Fig. 2 Probability distributions of obtaining LFERs with a) MAD < 3log units for the Menshutkin reaction and b) RC > 0.7 for the Menshutkin reaction. |
Number of solvents | SS1 | SS2 | SS3 | SS4 | ||||
---|---|---|---|---|---|---|---|---|
178 | 326 | 4398 | Infinite | |||||
Mean | STD | Mean | STD | Mean | STD | Mean | STD | |
A | 0.090 | 0.174 | 0.113 | 0.153 | 0.332 | 0.280 | 0.500 | 0.289 |
B | 0.308 | 0.236 | 0.408 | 0.174 | 0.507 | 0.286 | 0.750 | 0.433 |
n 2 | 2.096 | 0.202 | 2.307 | 0.094 | 2.351 | 0.079 | 2.500 | 0.866 |
γ | 0.410 | 0.108 | 0.394 | 0.110 | 0.525 | 0.161 | 0.500 | 0.289 |
ε | 0.112 | 0.178 | 0.121 | 0.109 | 0.096 | 0.070 | 1.005 | 0.574 |
Average | 0.180 | 0.128 | 0.175 | 0.490 |
We further analyse the property distributions in the four selection spaces using box plots in Fig. 3. The box plot for each solvent property in SS4 is approximated using a set of evenly distributed values between the associated upper and lower bounds. With all the outliers taken into consideration, the ranges of properties covered by SS1 are generally larger (n2 and ε) than or comparable (A, B and γ) to those covered by SS2 and SS3. SS2 shows the smallest coverage for all the properties except ε as single-molecule group N-methylformamide possesses an extreme dielectric constant of 1.816 after scaling. Similarly to the mean values, the median values of most solvent properties are larger in SS3 and SS4 compared to those in SS1 and SS2 due to the presence of many unphysical solvents. Notably, SS1 and SS2, which consist only of physically constrained solvents, show strong negative skewness for properties A and ε, a feature that is not seen in SS3 and SS4.

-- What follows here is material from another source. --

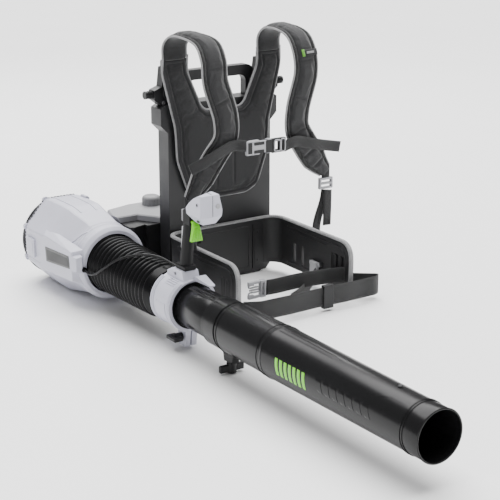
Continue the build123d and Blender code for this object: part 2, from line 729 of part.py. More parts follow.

Fig. 3 Box plots of the distributions of solvent property values in the four selection spaces a) A, b) B, c) n2, d) γ and e) ε. |
To better visualise the (dis)similarities between different selection spaces, the t-distributed stochastic neighbor embedding (t-SNE) algorithm69 is adopted as a dimension–reduction approach that preserves similarity information from high-dimensional data points in the reduced-dimensional space. The results are shown in Fig. 4, with all data points colour-coded based on lnkL,QM values except those in SS3 as QM calculations are not available for all the solvents in this selection space due to the overwhelmingly large number of calculations required. SS4 is not shown as it is inherently homogeneous. In the t-SNE visualisation, data points are found to form clusters according to interpoint similarities. We find that clusters generally form in accordance with chemical families, i.e., solvents that share one (or more) common functional group(s) or structural feature(s) belong to the same cluster. SS3 forms the most clusters of various sizes and thus displays the most coverage of the low-dimensional space. SS2 forms the fewest clusters, and there is a large SS2 cluster overlapping with one of the SS3 clusters due to the fact SS2 and SS3 share 322 common solvents. Compared to SS2, solvents in SS1 form smaller but more numerous clusters that scatter sparsely in the low-dimensional space. Additionally, the solvents in SS1 also lead to a larger range of lnkL,QM values than those in SS2.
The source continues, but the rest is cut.